The other case is Harper’s own reference to the Supreme Court of Canada, which will hear arguments in the second week of November. It’ll be surprising if the Supremes don’t reach conclusions similar to those of the Quebec Appeals Court. I’ll let you know when it happens.

So the courts haven’t blocked Senate reform. One has explained how it might happen; another will follow suit presently. It would seem to require some intergovernmentalism and a dash of good luck. On the evidence of his remarks tonight, Harper doesn’t want to give it a try. I’m not sure he’s wrong. It would be messy and the outcome uncertain. But the bit where he blames the courts is a bonus bit of fiction. Campaign in poetry, govern in fantasy.

But there’s more. When Harper says “it is time for the Senate to show it can reform itself,” he appears to be collapsing his ambitions for Senate reform down to a single desideratum: dock the pay of Sens. Duffy, Brazeau and Wallin. The Senate cannot reform its method of election or the length of time its members will serve by itself, nor can it abolish itself.

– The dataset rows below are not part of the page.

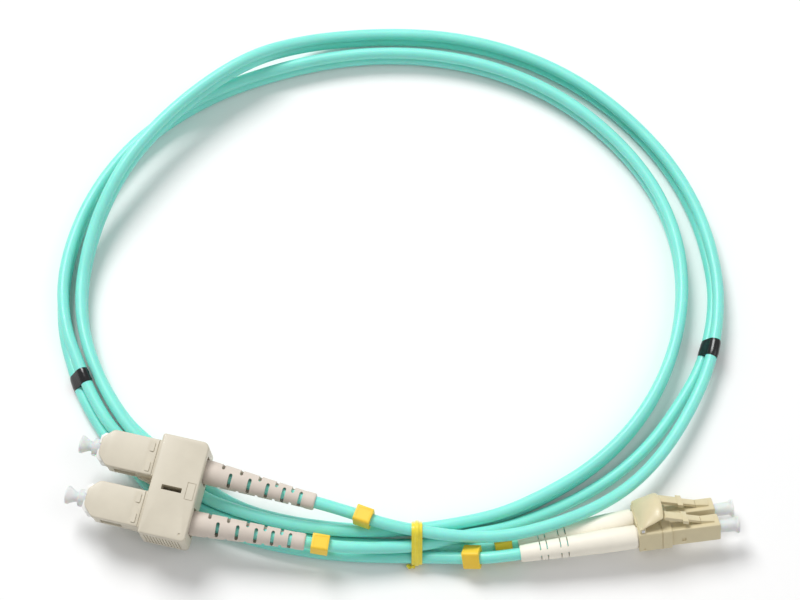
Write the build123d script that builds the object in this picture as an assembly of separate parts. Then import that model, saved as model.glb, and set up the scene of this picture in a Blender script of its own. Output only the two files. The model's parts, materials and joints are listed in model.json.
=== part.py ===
from build123d import *
import math
import os

# Duplex multimode patch cord: two SC connectors in a duplex clip at one end, two LC
# connectors under a shared trigger at the other, and about a metre of zip cord between
# them, wound in two turns and tied.
#
# Frame: millimetres, +Z up, Z = 0 is the surface the cord lies on. The origin is under the
# middle of the box around the two connector ends, and the loop lies towards +Y.
# Each connector is modelled in its own frame: +X runs from the mating face back to the
# cord, Y is across the pair, Z is up. SC_PLACE and LC_PLACE then set it down.

# ---- cord -------------------------------------------------------------------------------
CORD_D = 2.9                # one leg of the zip cord
PAIR_PITCH = 3.05           # between the two legs while they are joined
CORD_R = CORD_D / 2
ARC_SHARE = 0.45            # part of the shorter run that each bend takes up
FIRST_RUN = 7.2             # straight out of a boot

# ---- SC end -----------------------------------------------------------------------------
SC_PITCH = 12.7
SC_SLEEVE = (22.4, 9.0, 7.4)
SC_SLEEVE_BORE = (7.3, 5.6)
SC_FRAME = (20.6, 7.0, 5.3)
SC_FRAME_BORE_D = 4.8
SC_FERRULE_D = 2.5
SC_CLIP = (11.4, 24.6, 10.5)
SC_CLIP_X = 14.2            # front face of the clip behind the mating face
SC_BOOT_ROOT_D = 5.5
SC_BOOT_TIP_D = 3.9
SC_BOOT_LENGTH = 26.9       # outside the clip
SC_BOOT_SLOTS = (6.1, 10.8, 15.2, 19.2, 23.3)       # middles of the slots, top and bottom
SC_BOOT_NOTCHES = (4.0, 8.4, 13.0, 17.2, 21.2)      # middles of the notches at the sides
SC_CAP_OUT = 5.4            # dust cap in front of the mating face

# ---- LC end -----------------------------------------------------------------------------
LC_PITCH = 6.25
LC_BODY = (14.0, 4.5, 4.5)
LC_BORE_D = 3.3
LC_FERRULE_D = 1.25
LC_CLIP_X = 11.7
LC_CLIP = (7.9, 12.0, 5.3)
LC_CLIP_LIFT = 0.1          # middle of the clip above the middle of the plugs
LC_BOOT_ROOT_D = 5.6
LC_BOOT_TIP_D = 4.0
LC_BOOT_LENGTH = 28.0
LC_CAP_OUT = 4.7
LC_PIN = (18.6, 3.35)       # X and Z of the pin the trigger turns on
LC_PIN_D = 0.8

# ---- small parts on the cord ------------------------------------------------------------
BAND_LENGTH = 5.0
BAND_WALL = 0.22
MARKER = (4.1, 4.0, 4.7)
MARKER_BORE_D = 3.25
TIE_WIDTH = 1.9
TIE_WALL = 0.4

# ---- places -----------------------------------------------------------------------------
SC_YAW = -13.3
SC_ROLL = 6.35
SC_AT = Vector(-72.8, 5.6, 9.85)
LC_YAW = 187.4
LC_ROLL = 33.0
LC_AT = Vector(74.8, -3.9, 5.3)

SC_PLACE = Pos(*SC_AT) * Rot(0, 0, SC_YAW) * Rot(SC_ROLL, 0, 0)
LC_PLACE = Pos(*LC_AT) * Rot(0, 0, LC_YAW) * Rot(LC_ROLL, 0, 0)

# Each boot leans a little from its connector's axis: (turn about Z, turn about Y) in degrees.
SC_BOOT_LEAN = {"a": (4.0, 4.0), "b": (-2.2, 3.0)}
LC_BOOT_LEAN = {"a": (-0.5, 2.1), "b": (3.3, 3.1)}
SC_BOOT_ROLL = 28.0         # turn of a boot's slots about its own axis
LC_BOOT_ROLL = 23.0
SIDE = {"a": -1, "b": 1}    # leg a is the near one at the SC end, b the far one

# ---- route ------------------------------------------------------------------------------
# The joined stretch: x, y, lean of the upper leg away from the loop's middle (degrees from
# straight up, 90 is flat), and how far the pair is lifted off the surface.
PAIR_ROUTE = [
    (74.3, 35.3, 40, 0.5),
    (77.2, 45.6, 25, 0.5),
    (78.4, 56.3, 15, 0.2),
    (77.2, 67.5, 15, 0),
    (74.3, 78.7, 10, 0),
    (69.0, 90.2, 5, 0),
    (61.3, 101.0, 0, 0),
    (50.7, 111.6, 0, 0),
    (38.8, 119.6, 0, 0),
    (25.8, 125.2, 0, 0),
    (12.2, 128.4, 0, 0),
    (-1.0, 129.3, 0, 0),
    (-14.0, 128.6, 0, 0.2),
    (-26.3, 125.9, 0, 1.9),
    (-37.6, 119.8, 0, 6.4),
    (-48.8, 112.2, 0, 6.7),
    (-60.2, 101.4, 0, 6.7),
    (-69.6, 89.0, 0, 6.4),
    (-76.0, 76.0, 0, 3.2),
    (-79.3, 63.3, 0, 0.4),
    (-79.7, 51.8, 0, 0),
    (-77.6, 41.6, 0, 0),
    (-73.1, 31.0, 5, 0),
    (-67.4, 21.8, 15, 0),
    (-61.5, 15.8, 30, 0),
    (-54.5, 9.2, 60, 0),
    (-46.9, 3.1, 60, 0),
    (-38.4, -1.1, 30, 0),
    (-28.9, -3.9, 30, 0),
    (-18.4, -5.6, 30, 0),
    (-7.4, -6.4, 25, 0.4),
    (3.6, -6.3, 15, 0.75),
    (13.6, -4.9, 5, 0.4),
    (24.0, -2.5, 0, 0),
    (34.6, 2.5, 0, 0),
    (44.6, 8.6, 0, 0),
    (53.3, 16.4, 0, 0),
    (60.1, 25.3, 0, 0),
    (65.2, 35.2, 0, 0),
    (68.5, 45.6, 0, 0),
    (70.0, 56.3, 0, 0),
    (69.6, 67.3, 0, 0),
    (66.9, 78.3, 0, 0),
    (61.9, 88.8, 0, 0),
    (54.6, 98.6, 0, 0),
    (45.0, 107.9, 0, 0),
    (33.6, 115.3, 0, 0),
    (20.8, 120.5, 0, 0),
    (7.0, 123.3, 0, 0),
    (-6.8, 123.7, 0, 0),
    (-20.4, 122.0, 0, 0),
    (-33.6, 118.4, 0, 0),
    (-46.6, 113.3, 0, 0),
    (-58.4, 106.0, 0, 0),
    (-68.9, 96.7, 0, 0),
    (-77.2, 84.6, 0, 0),
    (-82.4, 71.3, 0, 0),
    (-84.5, 58.0, 0, 0.2),
    (-83.4, 46.0, -15, 0.3),
    (-80.2, 36.7, -32, 0.5),
    (-76.9, 28.4, -42, 0.5),
]
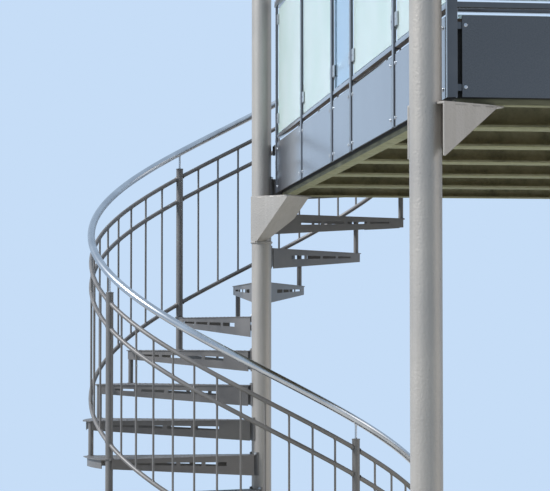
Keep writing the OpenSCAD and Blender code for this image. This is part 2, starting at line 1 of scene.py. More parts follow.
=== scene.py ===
import math
import bmesh
import bpy
import numpy as np
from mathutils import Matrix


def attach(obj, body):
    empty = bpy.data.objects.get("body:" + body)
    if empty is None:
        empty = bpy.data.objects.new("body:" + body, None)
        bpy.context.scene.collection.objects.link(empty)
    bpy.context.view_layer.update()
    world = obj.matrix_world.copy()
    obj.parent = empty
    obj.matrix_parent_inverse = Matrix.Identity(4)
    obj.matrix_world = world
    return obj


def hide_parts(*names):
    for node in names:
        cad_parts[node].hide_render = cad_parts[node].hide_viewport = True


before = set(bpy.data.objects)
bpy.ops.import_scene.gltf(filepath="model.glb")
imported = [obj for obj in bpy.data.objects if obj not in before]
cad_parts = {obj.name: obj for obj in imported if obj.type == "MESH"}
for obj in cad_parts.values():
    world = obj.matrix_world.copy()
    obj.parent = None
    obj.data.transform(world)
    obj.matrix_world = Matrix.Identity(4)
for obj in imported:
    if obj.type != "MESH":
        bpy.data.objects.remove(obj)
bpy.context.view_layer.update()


# Viewpoint
# The photograph looks along the glazed side from in front of the platform, from about eye
# height, slightly upwards, with a long lens: 2100 pixels on a picture 550 pixels wide.
lens = bpy.data.cameras.new("viewpoint")
lens.lens = 36 * 2100 / 550
lens.clip_end = 200
viewpoint = bpy.data.objects.new("viewpoint", lens)
viewpoint.location = (-1.4077, -12.1642, 2.079)
viewpoint.rotation_euler = (math.radians(92.5), 0, math.radians(-6.97))
bpy.context.scene.collection.objects.link(viewpoint)
bpy.context.scene.camera = viewpoint
bpy.context.scene.view_settings.view_transform = "Standard"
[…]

To describe this speech as prosaic is not to say it is a failure. The goals set for it by some backseat drivers were ahistorically lofty: as a test of the crucial importance of convention speeches in Canadian politics, please feel free to quote any convention speech ever delivered by anyone ever. Nor is it to say this one was devoid of audacity. Perhaps only Stephen Harper could stand in front of 2000 Conservatives in the middle of the Calgary Stampede Fairgrounds, bury the dream of Senate reform, and get a foot-stomping ovation from all present. I tell you, this man is something better than a poet. He’s an escape artist.